# DATASET RECORDS
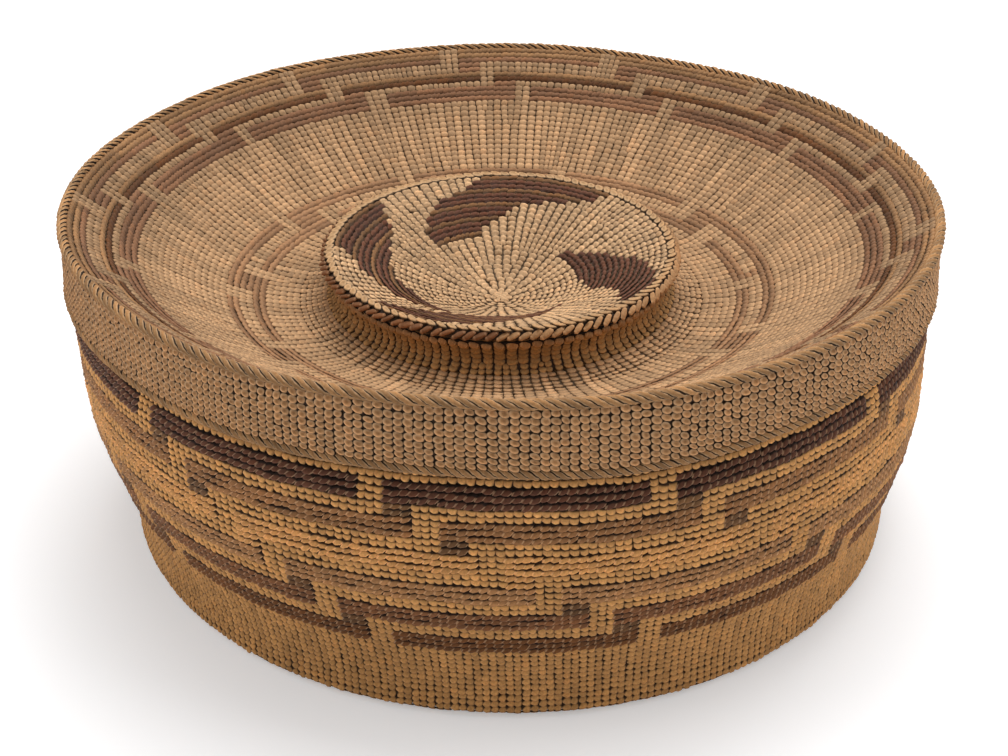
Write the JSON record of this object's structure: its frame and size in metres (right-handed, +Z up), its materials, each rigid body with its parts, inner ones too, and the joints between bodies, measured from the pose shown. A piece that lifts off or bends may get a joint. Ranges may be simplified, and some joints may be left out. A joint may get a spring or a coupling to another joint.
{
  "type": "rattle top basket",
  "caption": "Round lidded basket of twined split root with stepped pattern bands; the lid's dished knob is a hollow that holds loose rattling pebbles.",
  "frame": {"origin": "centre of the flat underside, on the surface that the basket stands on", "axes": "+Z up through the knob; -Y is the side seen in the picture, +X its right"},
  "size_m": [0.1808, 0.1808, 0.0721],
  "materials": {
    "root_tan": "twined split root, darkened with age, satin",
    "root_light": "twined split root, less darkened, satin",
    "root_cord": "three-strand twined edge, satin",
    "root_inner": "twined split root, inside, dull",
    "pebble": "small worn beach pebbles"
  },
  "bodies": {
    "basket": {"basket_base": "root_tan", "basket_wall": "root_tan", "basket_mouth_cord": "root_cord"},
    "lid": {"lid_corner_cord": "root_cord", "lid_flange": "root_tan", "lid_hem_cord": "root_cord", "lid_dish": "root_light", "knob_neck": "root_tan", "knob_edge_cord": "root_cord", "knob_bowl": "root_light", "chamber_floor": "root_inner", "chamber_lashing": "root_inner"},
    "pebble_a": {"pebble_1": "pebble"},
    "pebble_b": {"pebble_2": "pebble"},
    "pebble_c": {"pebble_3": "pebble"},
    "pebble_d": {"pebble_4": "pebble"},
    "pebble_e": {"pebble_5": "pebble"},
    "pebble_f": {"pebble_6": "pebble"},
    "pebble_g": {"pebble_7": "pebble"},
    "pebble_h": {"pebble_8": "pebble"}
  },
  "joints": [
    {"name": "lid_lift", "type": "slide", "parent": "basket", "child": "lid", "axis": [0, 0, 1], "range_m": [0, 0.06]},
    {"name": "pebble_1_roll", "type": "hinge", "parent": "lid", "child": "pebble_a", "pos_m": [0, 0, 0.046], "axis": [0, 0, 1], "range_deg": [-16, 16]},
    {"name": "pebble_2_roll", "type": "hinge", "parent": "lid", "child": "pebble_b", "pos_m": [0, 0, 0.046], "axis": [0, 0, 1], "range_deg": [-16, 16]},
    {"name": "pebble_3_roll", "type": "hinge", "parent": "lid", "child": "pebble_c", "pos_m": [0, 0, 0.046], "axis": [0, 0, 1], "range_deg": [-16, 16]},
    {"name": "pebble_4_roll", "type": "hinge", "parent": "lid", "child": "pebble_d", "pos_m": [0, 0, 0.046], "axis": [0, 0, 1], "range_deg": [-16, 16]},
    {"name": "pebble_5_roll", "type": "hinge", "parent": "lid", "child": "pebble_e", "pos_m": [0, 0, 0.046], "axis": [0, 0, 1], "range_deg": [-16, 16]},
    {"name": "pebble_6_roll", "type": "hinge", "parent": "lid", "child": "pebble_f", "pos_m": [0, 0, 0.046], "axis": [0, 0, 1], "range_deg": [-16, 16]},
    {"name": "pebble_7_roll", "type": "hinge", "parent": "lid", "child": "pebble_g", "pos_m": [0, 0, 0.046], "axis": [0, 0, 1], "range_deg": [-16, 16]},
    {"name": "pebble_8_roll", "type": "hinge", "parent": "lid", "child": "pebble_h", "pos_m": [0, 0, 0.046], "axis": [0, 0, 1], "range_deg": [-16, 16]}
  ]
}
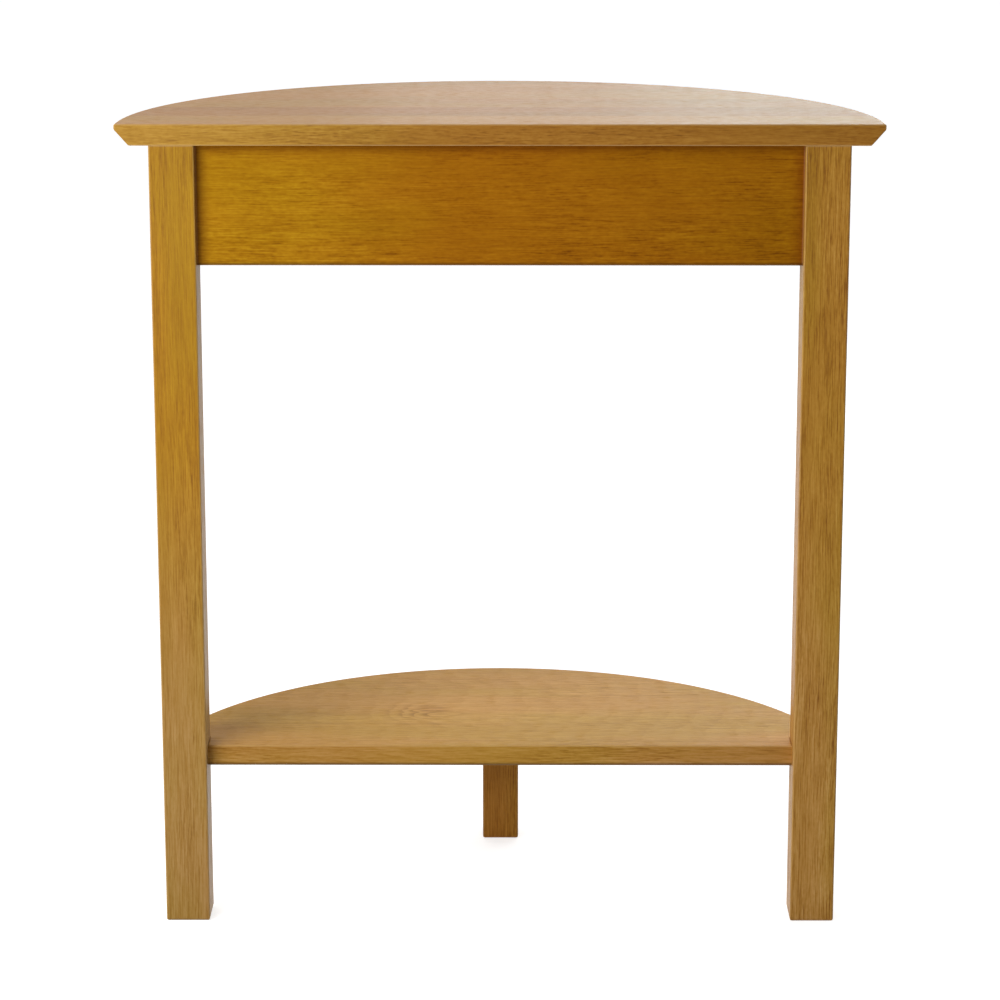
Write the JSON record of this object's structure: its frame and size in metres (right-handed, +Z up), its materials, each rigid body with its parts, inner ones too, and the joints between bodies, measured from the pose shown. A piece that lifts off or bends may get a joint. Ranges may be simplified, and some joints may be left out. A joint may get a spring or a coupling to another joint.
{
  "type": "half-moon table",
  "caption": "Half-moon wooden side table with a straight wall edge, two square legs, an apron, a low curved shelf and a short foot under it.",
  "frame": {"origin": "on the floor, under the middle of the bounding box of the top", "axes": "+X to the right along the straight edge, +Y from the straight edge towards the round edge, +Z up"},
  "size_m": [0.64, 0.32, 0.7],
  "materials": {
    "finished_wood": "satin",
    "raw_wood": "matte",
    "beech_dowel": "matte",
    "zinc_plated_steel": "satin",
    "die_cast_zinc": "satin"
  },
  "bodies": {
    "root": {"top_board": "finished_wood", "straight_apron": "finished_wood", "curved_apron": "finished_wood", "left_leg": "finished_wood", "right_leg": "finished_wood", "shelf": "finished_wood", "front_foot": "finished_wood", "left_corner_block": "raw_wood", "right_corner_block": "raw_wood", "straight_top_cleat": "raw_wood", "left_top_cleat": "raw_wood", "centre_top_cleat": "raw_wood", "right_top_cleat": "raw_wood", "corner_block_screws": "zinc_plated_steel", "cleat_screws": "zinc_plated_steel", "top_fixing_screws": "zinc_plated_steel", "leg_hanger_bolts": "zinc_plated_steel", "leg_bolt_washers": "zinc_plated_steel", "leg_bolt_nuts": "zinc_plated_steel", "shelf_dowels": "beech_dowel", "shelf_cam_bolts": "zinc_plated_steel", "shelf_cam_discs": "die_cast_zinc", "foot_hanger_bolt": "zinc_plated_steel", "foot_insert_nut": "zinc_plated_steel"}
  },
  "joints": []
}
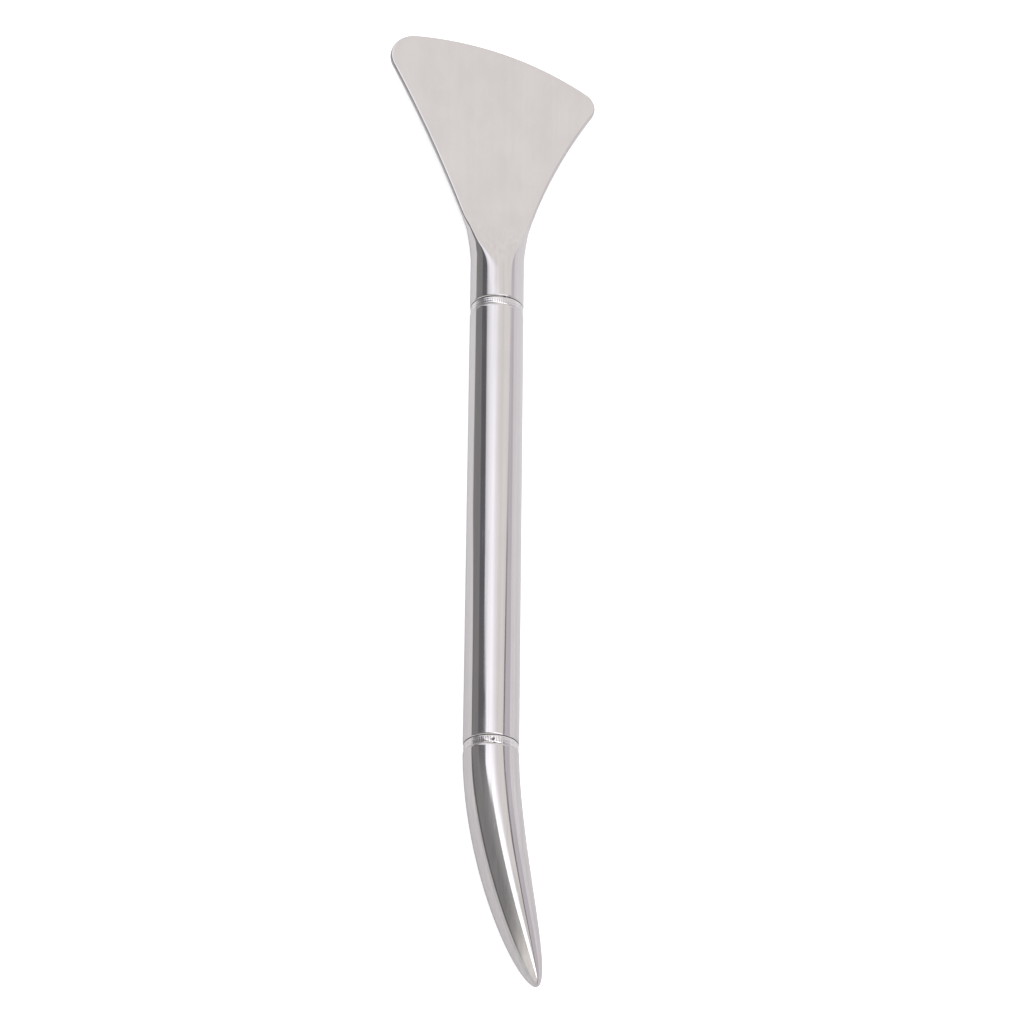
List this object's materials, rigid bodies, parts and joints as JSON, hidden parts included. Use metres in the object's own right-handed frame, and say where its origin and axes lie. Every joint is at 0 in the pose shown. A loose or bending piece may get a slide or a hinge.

# SET PROBLEM
Give all the entries again exactly; leave none out.

# COMPLETE RESPONSE
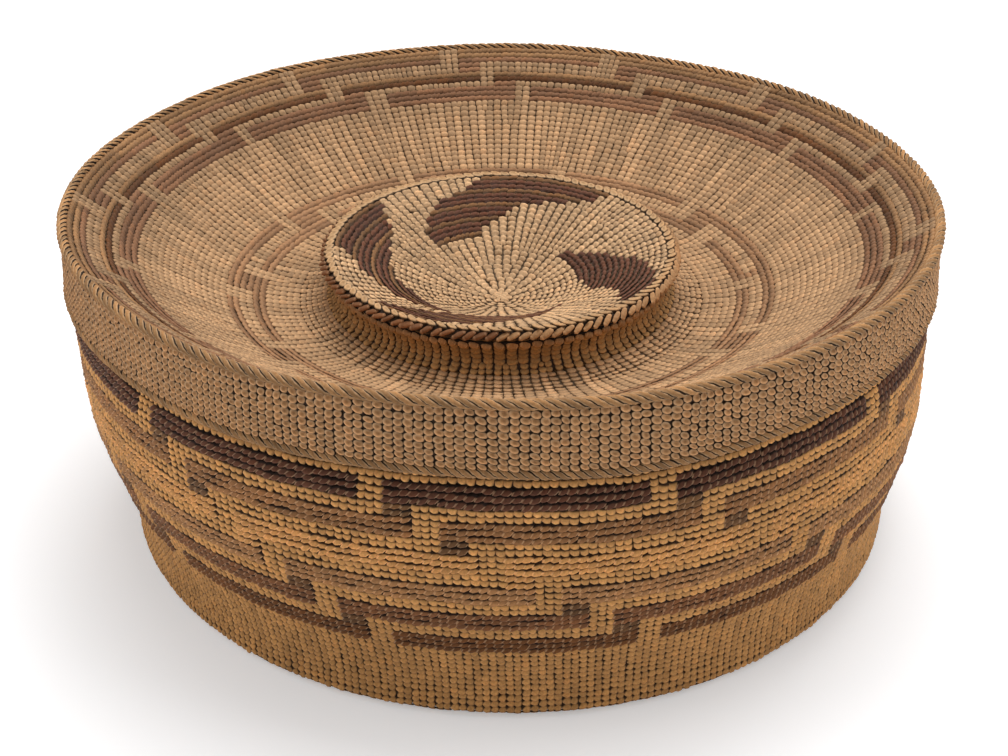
Write the JSON record of this object's structure: its frame and size in metres (right-handed, +Z up), its materials, each rigid body with its parts, inner ones too, and the joints between bodies, measured from the pose shown. A piece that lifts off or bends may get a joint. Ranges may be simplified, and some joints may be left out. A joint may get a spring or a coupling to another joint.
{
  "type": "rattle top basket",
  "caption": "Round lidded basket of twined split root with stepped pattern bands; the lid's dished knob is a hollow that holds loose rattling pebbles.",
  "frame": {"origin": "centre of the flat underside, on the surface that the basket stands on", "axes": "+Z up through the knob; -Y is the side seen in the picture, +X its right"},
  "size_m": [0.1808, 0.1808, 0.0721],
  "materials": {
    "root_tan": "twined split root, darkened with age, satin",
    "root_light": "twined split root, less darkened, satin",
    "root_cord": "three-strand twined edge, satin",
    "root_inner": "twined split root, inside, dull",
    "pebble": "small worn beach pebbles"
  },
  "bodies": {
    "basket": {"basket_base": "root_tan", "basket_wall": "root_tan", "basket_mouth_cord": "root_cord"},
    "lid": {"lid_corner_cord": "root_cord", "lid_flange": "root_tan", "lid_hem_cord": "root_cord", "lid_dish": "root_light", "knob_neck": "root_tan", "knob_edge_cord": "root_cord", "knob_bowl": "root_light", "chamber_floor": "root_inner", "chamber_lashing": "root_inner"},
    "pebble_a": {"pebble_1": "pebble"},
    "pebble_b": {"pebble_2": "pebble"},
    "pebble_c": {"pebble_3": "pebble"},
    "pebble_d": {"pebble_4": "pebble"},
    "pebble_e": {"pebble_5": "pebble"},
    "pebble_f": {"pebble_6": "pebble"},
    "pebble_g": {"pebble_7": "pebble"},
    "pebble_h": {"pebble_8": "pebble"}
  },
  "joints": [
    {"name": "lid_lift", "type": "slide", "parent": "basket", "child": "lid", "axis": [0, 0, 1], "range_m": [0, 0.06]},
    {"name": "pebble_1_roll", "type": "hinge", "parent": "lid", "child": "pebble_a", "pos_m": [0, 0, 0.046], "axis": [0, 0, 1], "range_deg": [-16, 16]},
    {"name": "pebble_2_roll", "type": "hinge", "parent": "lid", "child": "pebble_b", "pos_m": [0, 0, 0.046], "axis": [0, 0, 1], "range_deg": [-16, 16]},
    {"name": "pebble_3_roll", "type": "hinge", "parent": "lid", "child": "pebble_c", "pos_m": [0, 0, 0.046], "axis": [0, 0, 1], "range_deg": [-16, 16]},
    {"name": "pebble_4_roll", "type": "hinge", "parent": "lid", "child": "pebble_d", "pos_m": [0, 0, 0.046], "axis": [0, 0, 1], "range_deg": [-16, 16]},
    {"name": "pebble_5_roll", "type": "hinge", "parent": "lid", "child": "pebble_e", "pos_m": [0, 0, 0.046], "axis": [0, 0, 1], "range_deg": [-16, 16]},
    {"name": "pebble_6_roll", "type": "hinge", "parent": "lid", "child": "pebble_f", "pos_m": [0, 0, 0.046], "axis": [0, 0, 1], "range_deg": [-16, 16]},
    {"name": "pebble_7_roll", "type": "hinge", "parent": "lid", "child": "pebble_g", "pos_m": [0, 0, 0.046], "axis": [0, 0, 1], "range_deg": [-16, 16]},
    {"name": "pebble_8_roll", "type": "hinge", "parent": "lid", "child": "pebble_h", "pos_m": [0, 0, 0.046], "axis": [0, 0, 1], "range_deg": [-16, 16]}
  ]
}
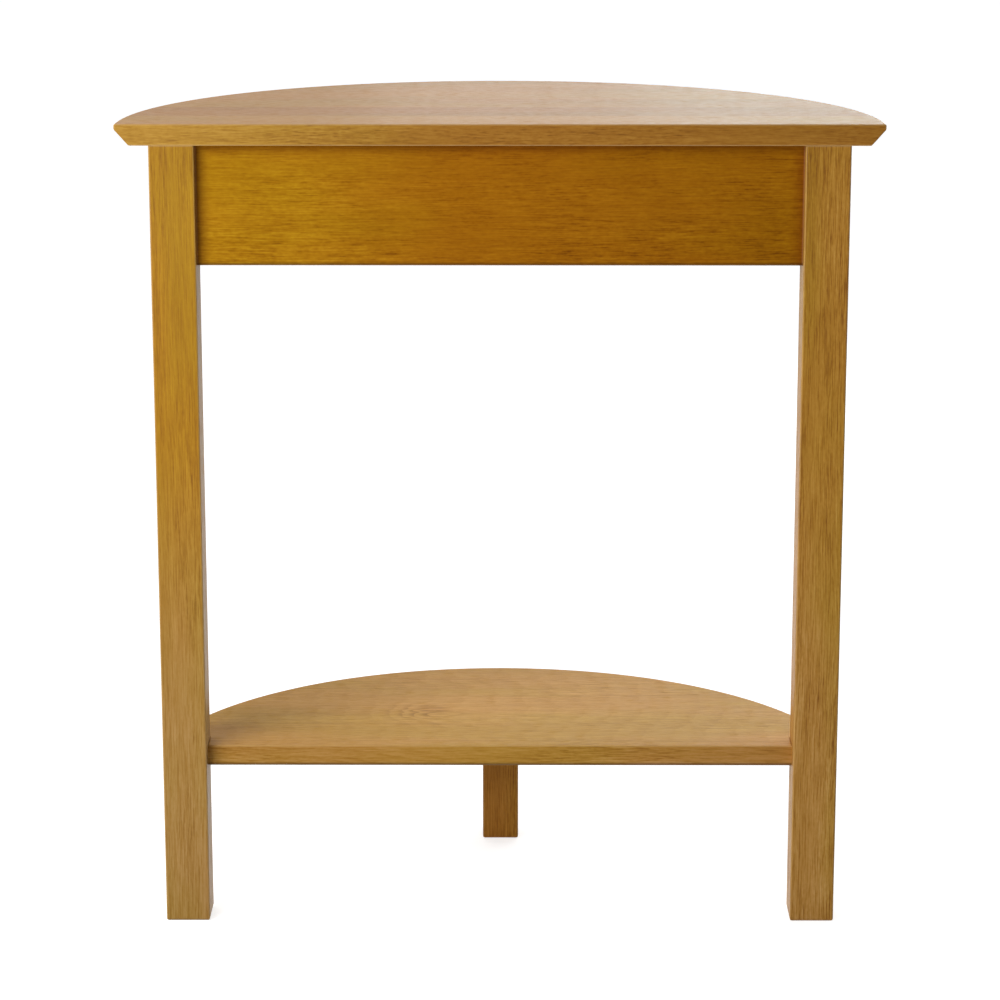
Write the JSON record of this object's structure: its frame and size in metres (right-handed, +Z up), its materials, each rigid body with its parts, inner ones too, and the joints between bodies, measured from the pose shown. A piece that lifts off or bends may get a joint. Ranges may be simplified, and some joints may be left out. A joint may get a spring or a coupling to another joint.
{
  "type": "half-moon table",
  "caption": "Half-moon wooden side table with a straight wall edge, two square legs, an apron, a low curved shelf and a short foot under it.",
  "frame": {"origin": "on the floor, under the middle of the bounding box of the top", "axes": "+X to the right along the straight edge, +Y from the straight edge towards the round edge, +Z up"},
  "size_m": [0.64, 0.32, 0.7],
  "materials": {
    "finished_wood": "satin",
    "raw_wood": "matte",
    "beech_dowel": "matte",
    "zinc_plated_steel": "satin",
    "die_cast_zinc": "satin"
  },
  "bodies": {
    "root": {"top_board": "finished_wood", "straight_apron": "finished_wood", "curved_apron": "finished_wood", "left_leg": "finished_wood", "right_leg": "finished_wood", "shelf": "finished_wood", "front_foot": "finished_wood", "left_corner_block": "raw_wood", "right_corner_block": "raw_wood", "straight_top_cleat": "raw_wood", "left_top_cleat": "raw_wood", "centre_top_cleat": "raw_wood", "right_top_cleat": "raw_wood", "corner_block_screws": "zinc_plated_steel", "cleat_screws": "zinc_plated_steel", "top_fixing_screws": "zinc_plated_steel", "leg_hanger_bolts": "zinc_plated_steel", "leg_bolt_washers": "zinc_plated_steel", "leg_bolt_nuts": "zinc_plated_steel", "shelf_dowels": "beech_dowel", "shelf_cam_bolts": "zinc_plated_steel", "shelf_cam_discs": "die_cast_zinc", "foot_hanger_bolt": "zinc_plated_steel", "foot_insert_nut": "zinc_plated_steel"}
  },
  "joints": []
}
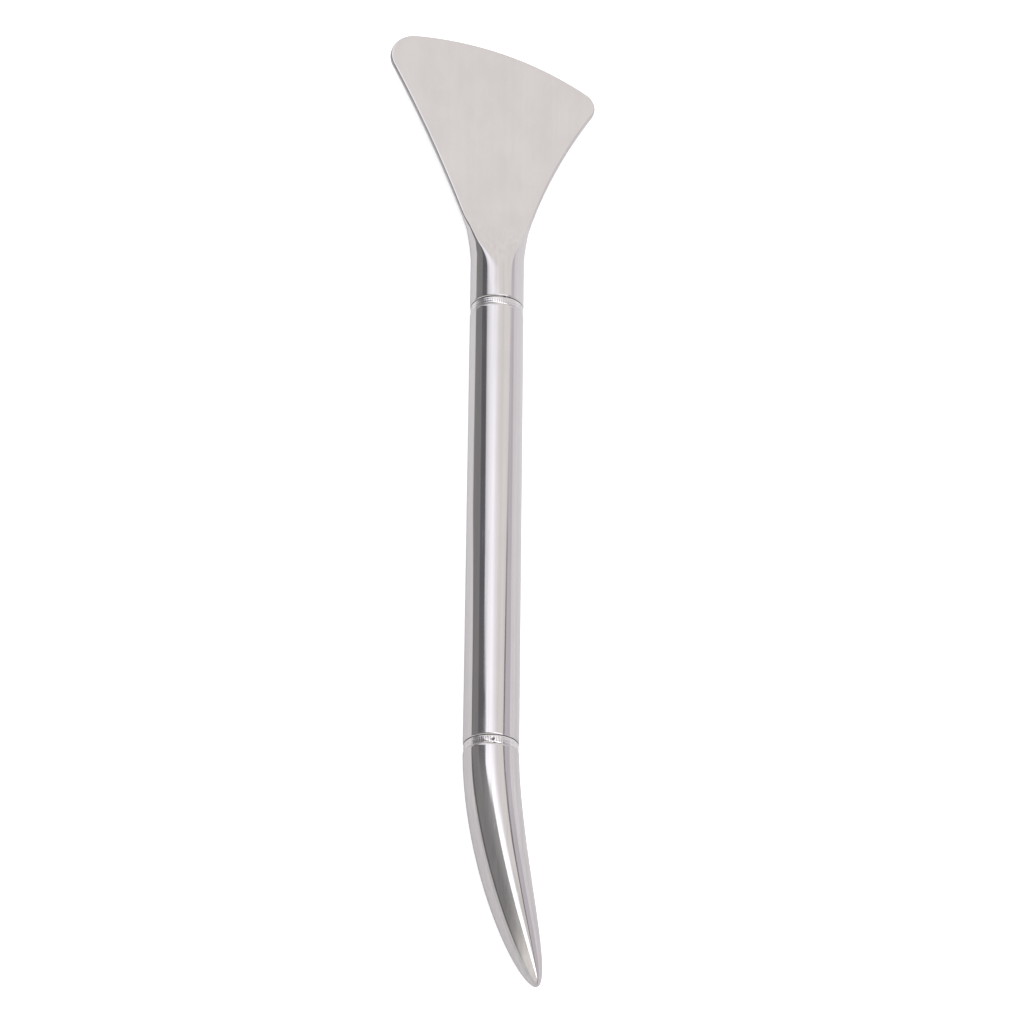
List this object's materials, rigid bodies, parts and joints as JSON, hidden parts included. Use metres in the object's own right-handed frame, and say where its origin and axes lie. Every joint is at 0 in the pose shown. A loose or bending piece may get a slide or a hinge.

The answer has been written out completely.